Una de las dificultades por las que atraviesan hoy las democracias representativas es la tendencia de sus demediados líderes a fijarse objetivos en el corto plazo, mientras los autoritarismos hacen planes que solo han de conseguirse a lo largo de décadas. Xi Jinping está así coronando el programa que Teng Hsiao-ping diseñara hace casi medio siglo. En el entorno de la globalización, los proyectos a pocos años vista se parecen al refrán tan español de pan para hoy, hambre para después. Qué vamos a decir si esos mismos planes apenas tienen un horizonte de meses.
Sánchez no debería apearse de la prudencia que exhibió en la exposición de motivos de la moción de censura cuando limitó sus metas a la obtención de una cierta normalidad política que permita la convocatoria electoral. Contra lo que algunos puedan creer, una excesiva prolongación de su mandato lejos de beneficiarle ante las urnas puede acabar con el impulso ahora recibido. Por eso apenas tienen importancia las críticas que puedan hacerse a un programa de gobierno todavía no bien estructurado en el que resaltan carencias que, en otro entorno, resultarían preocupantes. La ausencia de cualquier alusión a nuestra política en América Latina, en un momento trascendental para el futuro de la misma, o la desubicación de la agenda digital, relegada de nuevo a ser un apéndice del Ministerio de Economía, indican las desmemorias con las que un equipo tan entusiasta como improvisado tiene que lidiar.
Una excesiva prolongación de su mandato puede acabar con el impulso ahora recibido
Es comprensible su tentación de convertir la acción del Gobierno en un capítulo más de la campaña electoral que ha de venir, pero no resulta muy recomendable sucumbir ante ella. Este país afronta un inmediato calendario judicial de magnitudes considerables en el que son previsibles decisiones que para nada han de contribuir a la estabilidad buscada. Algunos de los problemas pendientes pueden mejorar si cambia el talante de la gobernación y quizás disminuya la crispación ambiente, aunque todavía no es seguro. Los problemas de fondo, el pacto por la educación o por el sistema de pensiones, la vuelta a la normalidad en Cataluña, la defensa de los intereses españoles en el continente americano, el papel de España en la globalización y en el marco europeo, no pueden abordarse en serio con una minoría parlamentaria de ochenta y cuatro diputados, una derecha enrabietada desalojada del poder en apenas veinticuatro horas, los partidos fieles a la Constitución desunidos o trastabillados en torno a lo que haya que hacer respecto al conflicto territorial, y la Monarquía sometida al desgaste de ver a un miembro de la familia del Rey tras las rejas.

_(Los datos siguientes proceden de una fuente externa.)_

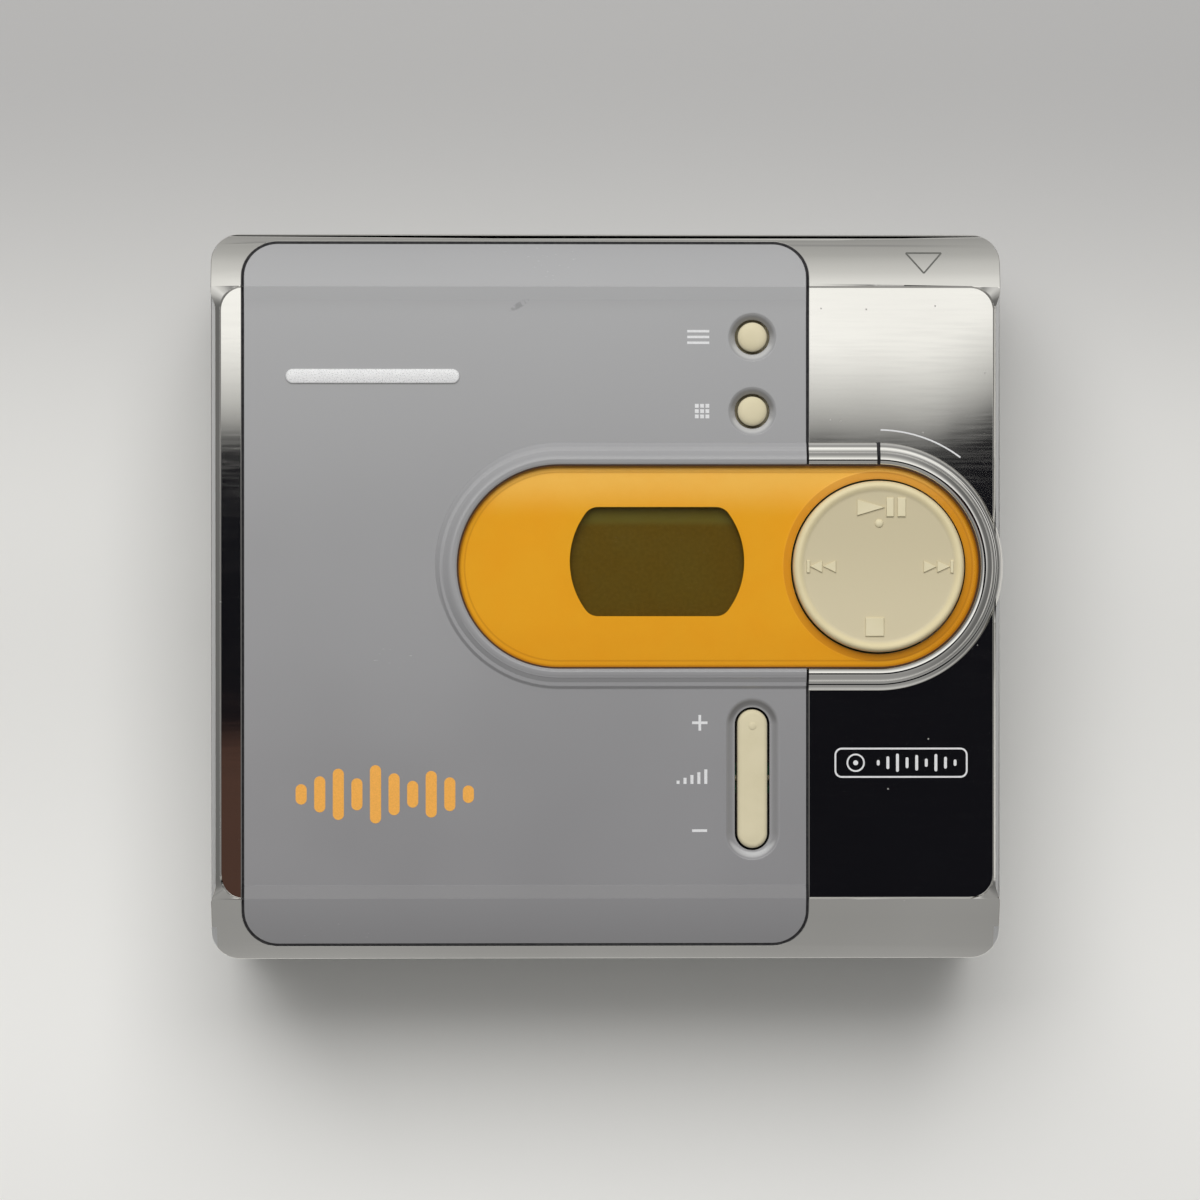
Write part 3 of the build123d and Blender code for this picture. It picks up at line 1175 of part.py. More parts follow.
# ---------------------------------------------------------------- buttons, rocker and dial
def face_button(button_y):
    """A round button with a domed cap, kept in by a flange below the lid's skin."""
    flange_top = lid_roof - PIN_PLAY
    flange_bottom = mat_top + BUTTON_TRAVEL + PIN_PLAY
    rod_z(BUTTON_RADIUS + BUTTON_FLANGE, flange_bottom, flange_top, button_x, button_y)
    rod_z(BUTTON_RADIUS, flange_top, plateau_z, button_x, button_y)
    # domed cap, turned from a short profile
    with BuildSketch(Plane.XZ.offset(-button_y)) as cap:
        with BuildLine():
            Polyline(
                (button_x, plateau_z),
                (button_x + BUTTON_RADIUS, plateau_z),
                (button_x + 0.85 * BUTTON_RADIUS, plateau_z + 0.55 * BUTTON_PROUD),
                (button_x + 0.5 * BUTTON_RADIUS, plateau_z + 0.9 * BUTTON_PROUD),
                (button_x, button_top),
                close=True,
            )
        make_face()
    revolve(cap.sketch, axis=Axis((button_x, button_y, 0), (0, 0, 1)))


with BuildPart() as menu_button:
    face_button(menu_y)
menu_button.part.label = "menu_button"

with BuildPart() as group_button:
    face_button(group_y)
group_button.part.label = "group_button"

with BuildPart() as volume_rocker:
    rocker_top = plateau_z + ROCKER_PROUD
    rocker_prism(ROCKER_WIDTH, ROCKER_LENGTH, rocker_pin_z, rocker_top)
    chamfer(volume_rocker.edges().group_by(Axis.Z)[-1], ROCKER_EDGE, 1.6 * ROCKER_EDGE)
    block(button_x - 1.4, button_x + 1.4, rocker_y - 1.0, rocker_y + 1.0, rocker_pin_z - 0.45, rocker_pin_z)
    pin_reach = ear_inner + ROCKER_EAR
    rod_x(ROCKER_PIN_RADIUS, button_x - pin_reach, button_x + pin_reach, rocker_y, rocker_pin_z)
    # raised dot that marks the louder end
    rod_z(0.45, plateau_z, rocker_top + 0.1, button_x, rocker_y + ROCKER_LENGTH / 2 - 1.7)
volume_rocker.part.label = "volume_rocker"

base_top = lid_board_top + MAT + 0.1
pivot_z = base_top + CARRIER_CLEAR + CARRIER_HEIGHT / 2
ear_near = CARRIER_OUTER + GIMBAL_EAR_GAP
ear_far = ear_near + GIMBAL_EAR
with BuildPart() as dial_base:
    rod_z(DIAL_BASE_RADIUS, lid_board_top, base_top, dial_x, WINDOW_Y)
    for side in (-1, 1):
        ear_left = dial_x + side * (ear_near + GIMBAL_EAR / 2) - GIMBAL_EAR / 2
        block(ear_left, ear_left + GIMBAL_EAR, WINDOW_Y - 1.2, WINDOW_Y + 1.2, base_top, pivot_z + 0.9)
        rod_x(GIMBAL_PIN_RADIUS + PIN_PLAY, ear_left - 0.1, ear_left + GIMBAL_EAR + 0.1, WINDOW_Y, pivot_z, Mode.SUBTRACT)
dial_base.part.label = "dial_base"

with BuildPart() as dial_carrier:
    rod_z(CARRIER_OUTER, pivot_z - CARRIER_HEIGHT / 2, pivot_z + CARRIER_HEIGHT / 2, dial_x, WINDOW_Y)
    rod_z(CARRIER_INNER, pivot_z - CARRIER_HEIGHT, pivot_z + CARRIER_HEIGHT, dial_x, WINDOW_Y, Mode.SUBTRACT)
    for side in (-1, 1):
        pin_x = dial_x + side * (CARRIER_OUTER + ear_far) / 2
        pin_half = (ear_far - CARRIER_OUTER) / 2 + 0.2
        rod_x(GIMBAL_PIN_RADIUS, pin_x - pin_half, pin_x + pin_half, WINDOW_Y, pivot_z)
        inner_pin_y = WINDOW_Y + side * (CARRIER_INNER + DIAL_HUB_RADIUS - 0.6) / 2
        inner_half_length = (CARRIER_INNER - DIAL_HUB_RADIUS + 0.6) / 2 + 0.2
        rod_y(GIMBAL_PIN_RADIUS, inner_pin_y - inner_half_length, inner_pin_y + inner_half_length, dial_x, pivot_z)
dial_carrier.part.label = "dial_carrier"

with BuildPart() as control_dial:
    dial_skin_z = dial_z - DIAL_SKIN
    skirt_bottom = plateau_z - DIAL_SKIN
    # cap with a rounded rim and a shallow hollow face, turned about the dial's middle
    with BuildSketch(Plane.XZ.offset(-WINDOW_Y)) as dial_profile:
        with BuildLine():
            Polyline(
                (dial_x + DIAL_RADIUS, dial_z - DIAL_ROUND),
                (dial_x + DIAL_RADIUS - 0.3 * DIAL_ROUND, dial_z - 0.3 * DIAL_ROUND),
                (dial_x + DIAL_RADIUS - DIAL_ROUND, dial_z),
                (dial_x + DIAL_RADIUS - DIAL_RIM, dial_z),
                (dial_x + DIAL_RADIUS - DIAL_RIM - 4 * DIAL_DISH, dial_z - DIAL_DISH),
                (dial_x, dial_z - DIAL_DISH),
                (dial_x, dial_skin_z),
                (dial_x + DIAL_RADIUS - DIAL_SKIRT, dial_skin_z),
                (dial_x + DIAL_RADIUS - DIAL_SKIRT, skirt_bottom),
                (dial_x + DIAL_RADIUS, skirt_bottom),
                close=True,
            )
        make_face()
    revolve(dial_profile.sketch, axis=Axis((dial_x, WINDOW_Y, 0), (0, 0, 1)))
    rod_z(DIAL_HUB_RADIUS, pivot_z - CARRIER_HEIGHT / 2, dial_skin_z, dial_x, WINDOW_Y)
    rod_y(GIMBAL_PIN_RADIUS + PIN_PLAY, WINDOW_Y - 4, WINDOW_Y + 4, dial_x, pivot_z, Mode.SUBTRACT)
control_dial.part.label = "control_dial"

# ---------------------------------------------------------------- disc holder
holder_inner = DISC_WIDTH / 2 + DISC_PLAY
holder_outer = holder_inner + SHEET
stop_x = holder_outer - HOLDER_STOP_INSET
with BuildPart() as disc_holder:
    block(-holder_outer, holder_outer, disc_rear, disc_front, lip_bottom, holder_top)
    block(-holder_inner, holder_inner, disc_rear, disc_front, slot_bottom, slot_top, Mode.SUBTRACT)
    lip_inner = holder_inner - HOLDER_LIP
    block(-lip_inner, lip_inner, disc_rear, disc_front, lip_bottom, slot_bottom, Mode.SUBTRACT)
    # stops at the rear
    for side in (-1, 1):
        stop_left = side * stop_x - HOLDER_STOP_WIDTH / 2
        block(stop_left, stop_left + HOLDER_STOP_WIDTH, disc_rear, disc_rear + SHEET, slot_bottom + 1.0, slot_top)
    # window in the plate over the disc's hub
    rod_z(HUB_WINDOW_RADIUS, slot_top, holder_top, 0, spindle_y, Mode.SUBTRACT)
    for x, y in BOSS_PLACES:
        rod_z(BOSS_SCREW_HEAD, slot_top, holder_top, x, y, Mode.SUBTRACT)
disc_holder.part.label = "disc_holder"

with BuildPart() as holder_screws:
    for x, y in BOSS_PLACES:
        rod_z(BOSS_SCREW_HEAD, slot_top + PIN_PLAY, holder_top, x, y)
        rod_z(SCREW_SHANK, holder_top, lid_roof - SHEET - PIN_PLAY, x, y)
holder_screws.part.label = "holder_screws"

# ================================================================ write one file per piece
os.makedirs("parts", exist_ok=True)
for piece in (
    lower_case, rubber_feet, case_screws, tray, battery_cell, battery_spring, battery_door, door_pin, battery_contact,
    main_board, board_chips, deck_plate, dampers, deck_screws, spindle_motor, turntable, guide_shafts, pickup_sled,
    objective_lens, lead_screw, drive_pinion, sled_motor, headphone_jack, power_jack, data_jack, open_slider,
    hold_slider, lid_frame, hinge_barrel, latch_hook, hinge_pins, face_panel, display_window, window_mask, display_holder, display_glass,
    lid_board, button_mat, menu_button, group_button, volume_rocker, dial_base, dial_carrier, control_dial,
    disc_holder, holder_screws,
):
    export_step(piece.part, f"parts/{piece.part.label}.step")
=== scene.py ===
from math import acos, atan2, cos, degrees, dist, exp, hypot, pi, radians, sin, sqrt

import bmesh
import bpy
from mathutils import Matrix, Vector


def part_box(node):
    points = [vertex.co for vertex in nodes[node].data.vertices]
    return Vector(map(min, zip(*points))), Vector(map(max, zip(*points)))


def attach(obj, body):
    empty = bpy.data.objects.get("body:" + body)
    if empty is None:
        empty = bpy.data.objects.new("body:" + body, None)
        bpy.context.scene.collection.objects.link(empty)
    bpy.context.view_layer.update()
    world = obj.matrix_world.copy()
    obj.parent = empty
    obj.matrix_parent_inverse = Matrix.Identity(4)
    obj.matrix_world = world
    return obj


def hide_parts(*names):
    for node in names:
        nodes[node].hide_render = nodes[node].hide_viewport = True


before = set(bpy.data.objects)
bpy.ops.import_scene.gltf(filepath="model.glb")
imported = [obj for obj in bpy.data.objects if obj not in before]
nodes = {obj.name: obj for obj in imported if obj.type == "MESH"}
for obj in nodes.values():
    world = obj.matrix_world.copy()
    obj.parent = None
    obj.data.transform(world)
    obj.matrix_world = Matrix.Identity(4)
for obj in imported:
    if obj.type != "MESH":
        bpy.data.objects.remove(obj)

# objects of Blender's start-up file
for name in ("Cube", "Light", "Camera"):
    if name in bpy.data.objects:
        bpy.data.objects.remove(bpy.data.objects[name])

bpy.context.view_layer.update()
scene = bpy.context.scene

MM = 0.001


def tone(red, green, blue):
    """A colour given as it shows on screen, 0 to 255, as linear values."""

    def linear(value):
        value /= 255
        return value / 12.92 if value <= 0.04045 else ((value + 0.055) / 1.055) ** 2.4

    return (linear(red), linear(green), linear(blue), 1.0)


def shade(colour, factor):
    """The same colour, lighter or darker."""
    return tuple(min(1.0, part * factor) for part in colour[:3]) + (1.0,)


def photo(px, py):
    """Place on the face, in millimetres, of a point of the photograph."""
    return (px - 606.0) / 9.6, (596.5 - py) / 9.6


# ---- places, in millimetres
def span(node):
    """Lowest and highest corner of a CAD node."""
    low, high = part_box(node)
    return low / MM, high / MM


def middle(node):
    low, high = span(node)
    return (low + high) / 2


dial_low, dial_high = span("control_dial")
rocker_low, rocker_high = span("volume_rocker")
panel_low, panel_high = span("face_panel")
mask_low, mask_high = span("window_mask")
DIAL = middle("control_dial")
DIAL_R = (dial_high.x - dial_low.x) / 2
MENU = middle("menu_button")
GROUP = middle("group_button")
ROCKER = middle("volume_rocker")

# the window lies between two half circles; its right one is round the dial
WINDOW_LEFT, WINDOW_RIGHT = -4.9, DIAL.x
WINDOW_Y = DIAL.y
WINDOW_TOP = span("display_window")[1].z
DISPLAY_X, DISPLAY_Y = 5.3, 3.675
PRINT_Z = 27.6

# flat face of the panel and the chrome, and a level below it where thin pieces end out of sight
PANEL_Z = 27.75
FACE_FOOT = 27.6
PANEL_RIGHT = 20.8
SEAM = 0.25

# creases between the flat face and the sloping bands, and round corners of the flat face
FRONT_CREASE, REAR_CREASE = 32.2, -31.3
FACE_CORNER = 2.4

# rims of the chrome at its sides, which run out beside the bulge round the dial
RIM_TOP, RIM_FOOT = 28.2, 28.01
RIM_EDGE = 40.48
RIM_FADE = 1.5
BULGE_R = 13.0


# ---- materials
class Graph:
    """A node tree, with short ways to add its nodes and to join them."""

    def __init__(self, tree):
        self.tree = tree

    def put(self, value, socket):
        """Sets a socket to a constant, or links another node's output into it."""
        if isinstance(value, (int, float, str, tuple)):
            socket.default_value = value
        else:
            self.tree.links.new(value, socket)

    def add(self, kind, inputs=(), **settings):
        """A new node; its inputs are constants or outputs, by the socket's name or place."""
        node = self.tree.nodes.new(kind)
        for key, value in settings.items():
            setattr(node, key, value)
        for key, value in dict(inputs).items():
            self.put(value, node.inputs[key])
        return node

    def axes(self, vector):
        return tuple(self.add("ShaderNodeSeparateXYZ", {0: vector}).outputs)

    def calc(self, operation, *values):
        """A Math node. A longer row of values is worked off two at a time."""
        if len(values) > 2 and operation != "MULTIPLY_ADD":
            values = (self.calc(operation, *values[:-1]), values[-1])
        return self.add("ShaderNodeMath", enumerate(values), operation=operation).outputs[0]

    def product(self, *values):
        return self.calc("MULTIPLY", *values)

    def total(self, *values):
        return self.calc("ADD", *values)

    def squares(self, first, second):
        return self.total(self.product(first, first), self.product(second, second))

    def distance(self, first, second):
        return self.calc("SQRT", self.squares(first, second))

    def between(self, value, low, high, out_low=0.0, out_high=1.0, soft=True):
        """A value mapped from low..high to out_low..out_high, held at both ends."""
        numbers = {"Value": value, "From Min": low, "From Max": high, "To Min": out_low, "To Max": out_high}
        course = "SMOOTHSTEP" if soft else "LINEAR"
        return self.add("ShaderNodeMapRange", numbers, interpolation_type=course, clamp=True).outputs[0]

    def within(self, value, low, high, edge):
        """1 where a value lies between low and high, and 0 outside, with soft edges."""
        return self.product(self.between(value, low, low + edge), self.between(value, high, high - edge))

    def blend(self, factor, first, second, mode="MIX"):
        """Two colours mixed by a factor; sockets 6 and 7 and output 2 are the node's colours."""
        colours = {0: factor, 6: first, 7: second}
        return self.add("ShaderNodeMix", colours, data_type="RGBA", blend_type=mode).outputs[2]

    def layer(self, ground, colour, strength, factor):
        """A colour laid over a ground, as far as strength where the factor is 1."""
        return self.blend(self.product(factor, strength), ground, colour)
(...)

Su discurso sería por eso más efectivo si en vez de hablar del poder mantuvieran la fibra moral que les ha llevado hasta él, y enunciar los principios, la ética que ha de informar la convivencia social en nuestro país. No tanto para insistir en la corrupción, que bastante harán si logran que deje de ser sistémica, porque es dudoso que pueda desaparecer en el corto plazo. Sino para recuperar la fibra moral y la integridad intelectual de la democracia. Y el mejor, si no el único, de los programas para regenerarla, es llamar cuanto antes sea posible a las urnas.